In the Japanese version of Chrono Trigger, Frog's manner of speech is that of a "strong, independent, disciplined man," speaking in a way that tends to be "slightly more complicated" than most people. The English version of the game saw Frog given Elizabethan Olde English dialogue. The Nintendo DS version of Chrono Trigger dropped the Elizabethan dialogue for Frog.

==Appearances==
In Chrono Trigger, Frog is a knight found in the Medieval era of 600 AD. He has multiple goals; his main goal is to defeat the wizard Magus, who has been at war with his kingdom, for turning him into a frog and for killing his mentor, Cyrus. When the player first meets Frog, he is attempting to rescue Queen Leene, who had been kidnapped by Magus' forces, and he joins with Crono and Lucca. After rescuing Leene (and in turn her descendant, Marle), he departs from the group. Frog, once Crono is able to get the legendary sword Masamune repaired and delivered to him, assists them in their fight against Magus, which ultimately sends them into the past after Magus summons the game's main antagonist, Lavos. When Frog reencounters Magus in 12,000 BC, he is given the option to do battle with Magus. If he does, Magus is defeated. If he does not, Magus joins the party. During an optional quest, Frog can lay his mentor to rest, which causes the Masamune to become the Masamune II. Frog is able to assist the party in defeating Lavos, which prevents the world from being destroyed in 1999 AD.

While Frog does not appear in the sequel, Chrono Cross, another character, Glenn, shares multiple elements, including their name, weapon of choice, and special skill. In Final Fantasy XIV, a character inspired by Frog was included.

Frog is featured as part of a series of Chrono Trigger figures.

==Reception==
Game Informer writer Jeff Cork felt that Frog, along with Magus, was among the coolest characters in Chrono Trigger, commenting about how intense a dilemma there was between allowing Frog to defeat Magus and allowing Magus to join the party. TechRaptor writer Robert Grosso similarly discussed the significance of the relationship between Frog and Magus, describing them as "mirror foils" while noting how Frog fits the warrior archetype while Magus fits the black mage archetype. He stated that the two are both driven by revenge, Frog for Magus and Magus for Lavos, noting how Frog tends to push people away and take on his revenge as a solitary act of penance so he doesn't lose anyone else. He felt that the option to spare Magus reflected Frog's character growth, preventing him from being consumed by revenge. The moment when Frog first joins Crono's party was regarded as one of the best first encounters in a video game by IGN writer Marty Sliva, who felt that he was "possibly [his] favorite character in what's probably [his] favorite RPG." He attributed this to his theme, as well as the sheer power of Frog when compared to other characters in the game at that point. Author Fredrik Norman discussed various themes they felt were employed with Frog, including how his various traits impact his journey through an "existential maze." He also discussed Frog in the context of Magus, arguing that both are "always doomed to fail" and that there is an "inevitable gloom" at the center of revenge.
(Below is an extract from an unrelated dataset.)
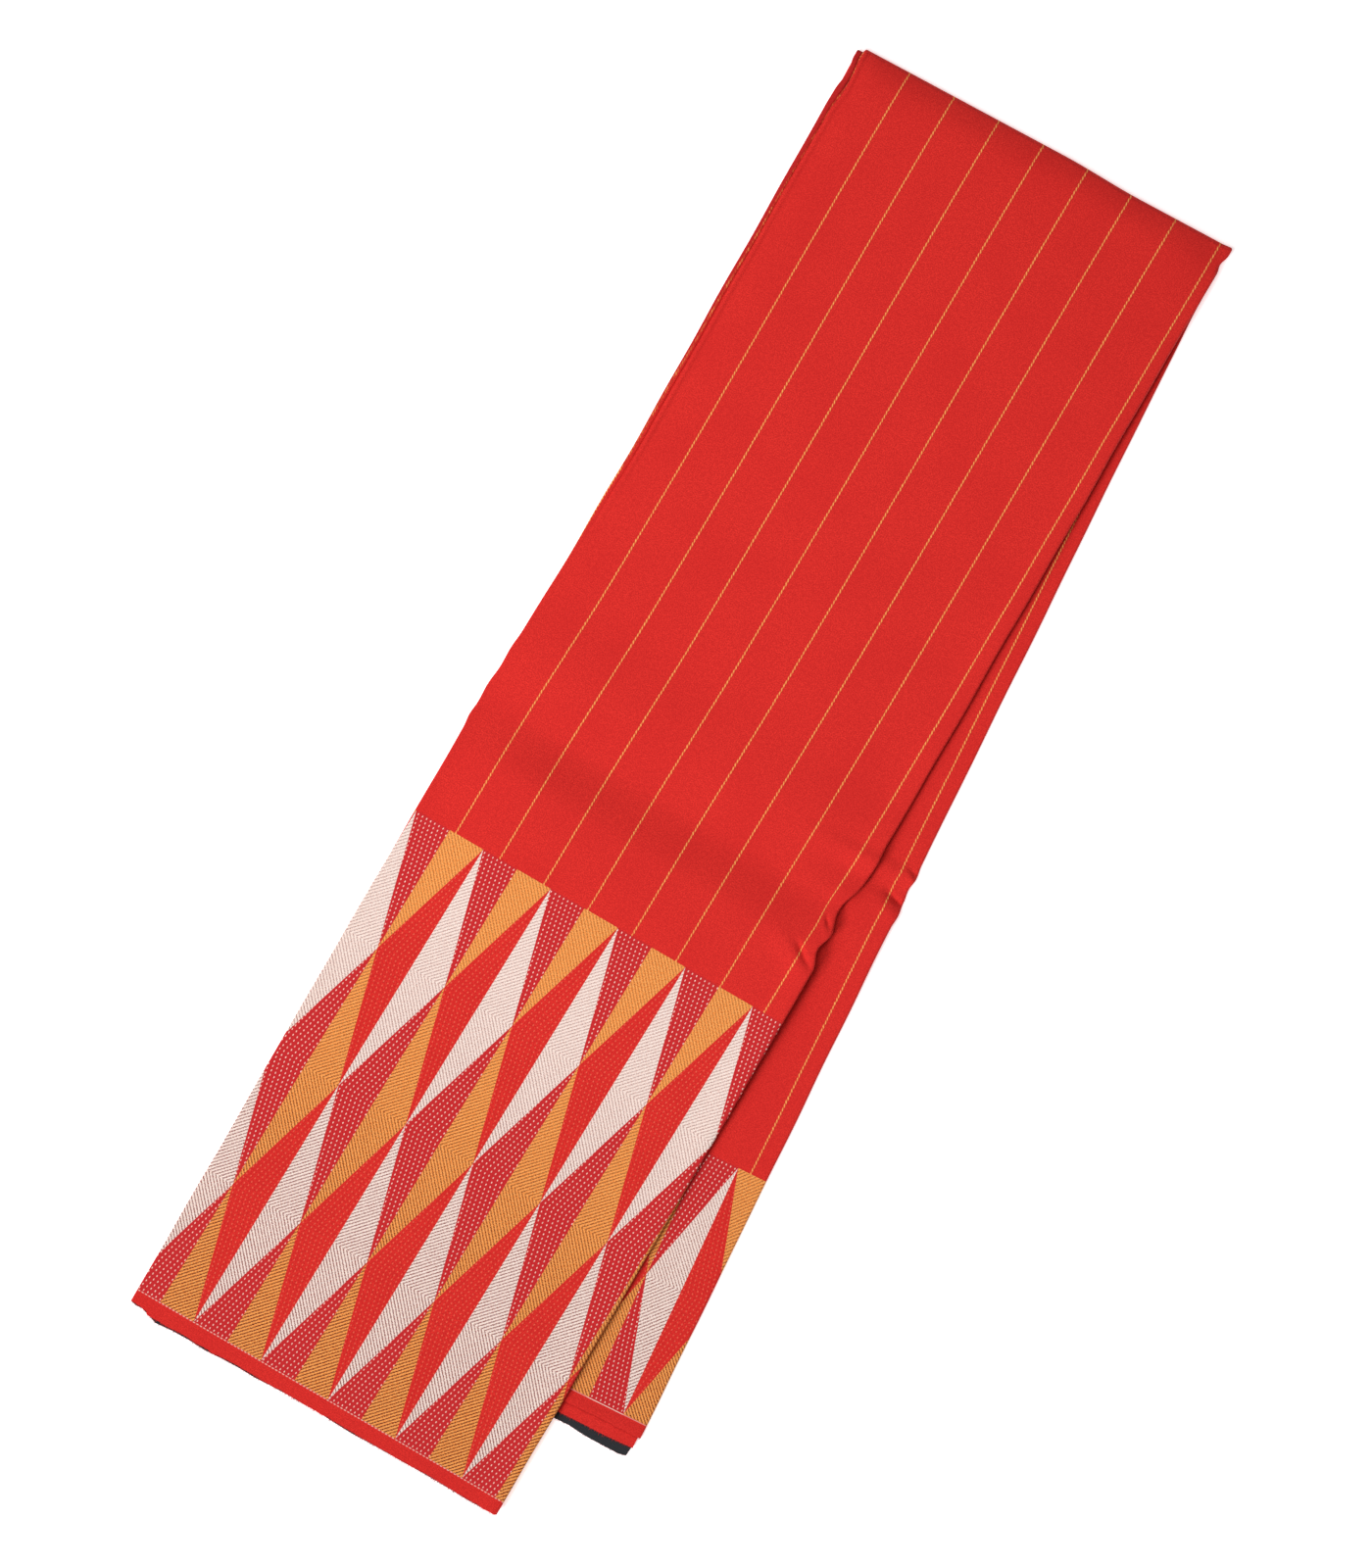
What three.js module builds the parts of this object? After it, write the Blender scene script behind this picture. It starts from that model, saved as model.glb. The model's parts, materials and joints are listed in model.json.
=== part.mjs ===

Regarding the relocalization of Frog's dialogue in Chrono Trigger on the DS, Siliconera staff felt that the original English translation made Frog's dialogue better, recommending a patch of the DS version to change the localization back. Writer Michael P. Williams found his manner of speech charming but "grammatically suspect," noting how he is the only character in his time period who speaks like that. He further points out that even when he was a human he didn't speak this way, suggesting he does so because of a desire to be more heroic. He stated that everything about Frog "oozes hero," discussing how Frog aspires to be like Cyrus which is "realized heteronormatively as a desire to protect Queen Leene." A writer for RPGFan picked Frog as his favorite character from Chrono Trigger, stating that it was one of the first times he became emotionally invested in a video game character. He felt that his appearance in the intro, where he departs from Cyrus' grave and walking away resolute, while "standard and tropey," was made all the better due to his frog design created by Toriyama.